● Data lines
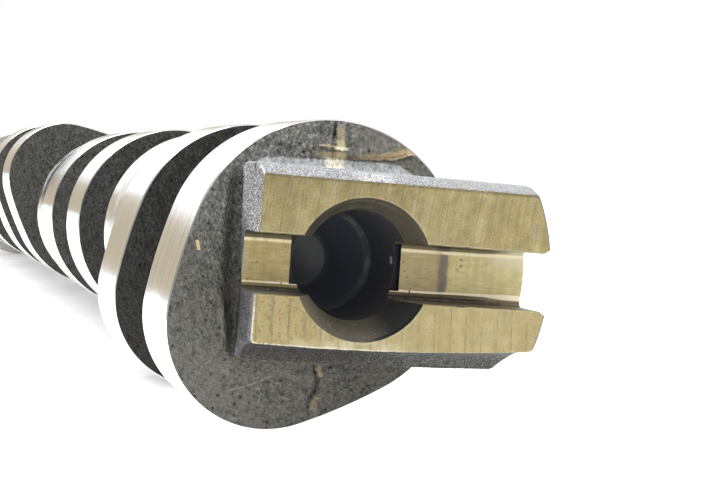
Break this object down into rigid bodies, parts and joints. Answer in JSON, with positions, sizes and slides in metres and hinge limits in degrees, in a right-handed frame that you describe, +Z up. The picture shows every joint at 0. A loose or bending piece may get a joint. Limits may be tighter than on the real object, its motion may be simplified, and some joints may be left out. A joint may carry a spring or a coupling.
{
  "type": "camshaft",
  "caption": "One-piece cast camshaft with paired ground lobes, bearing journals, a slotted drive dog with a centre bore at one end and a plain timing-wheel nose at the other.",
  "frame": {"origin": "centre of the drive dog's bore mouth, on the shaft's axis at the dog's milled face", "axes": "+X along the shaft out of the dog end, +Z up with the shaft lying on its lobes and thrust collar, +Y to the dog block's long end"},
  "size_m": [0.382, 0.0425, 0.0394],
  "materials": {
    "chilled_iron": "ground on the lobes and journals, milled on the dog, as cast between them"
  },
  "bodies": {
    "root": {"camshaft": "chilled_iron"}
  },
  "joints": []
}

● Work to be completed
Go through the listing above and restate it word for word.

● Task response
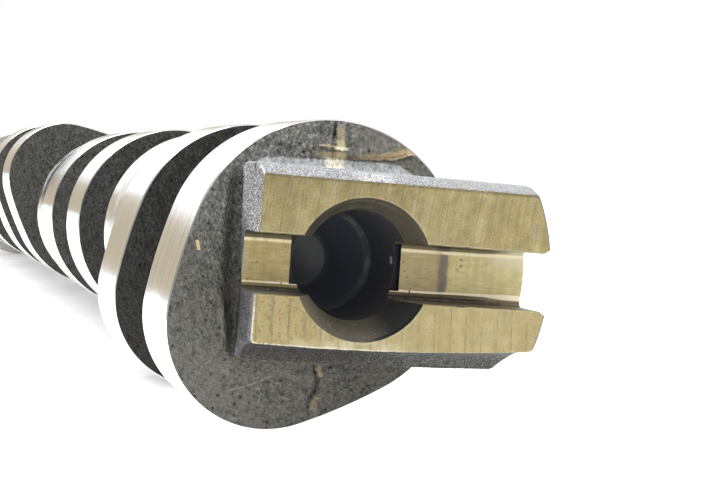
Break this object down into rigid bodies, parts and joints. Answer in JSON, with positions, sizes and slides in metres and hinge limits in degrees, in a right-handed frame that you describe, +Z up. The picture shows every joint at 0. A loose or bending piece may get a joint. Limits may be tighter than on the real object, its motion may be simplified, and some joints may be left out. A joint may carry a spring or a coupling.
{
  "type": "camshaft",
  "caption": "One-piece cast camshaft with paired ground lobes, bearing journals, a slotted drive dog with a centre bore at one end and a plain timing-wheel nose at the other.",
  "frame": {"origin": "centre of the drive dog's bore mouth, on the shaft's axis at the dog's milled face", "axes": "+X along the shaft out of the dog end, +Z up with the shaft lying on its lobes and thrust collar, +Y to the dog block's long end"},
  "size_m": [0.382, 0.0425, 0.0394],
  "materials": {
    "chilled_iron": "ground on the lobes and journals, milled on the dog, as cast between them"
  },
  "bodies": {
    "root": {"camshaft": "chilled_iron"}
  },
  "joints": []
}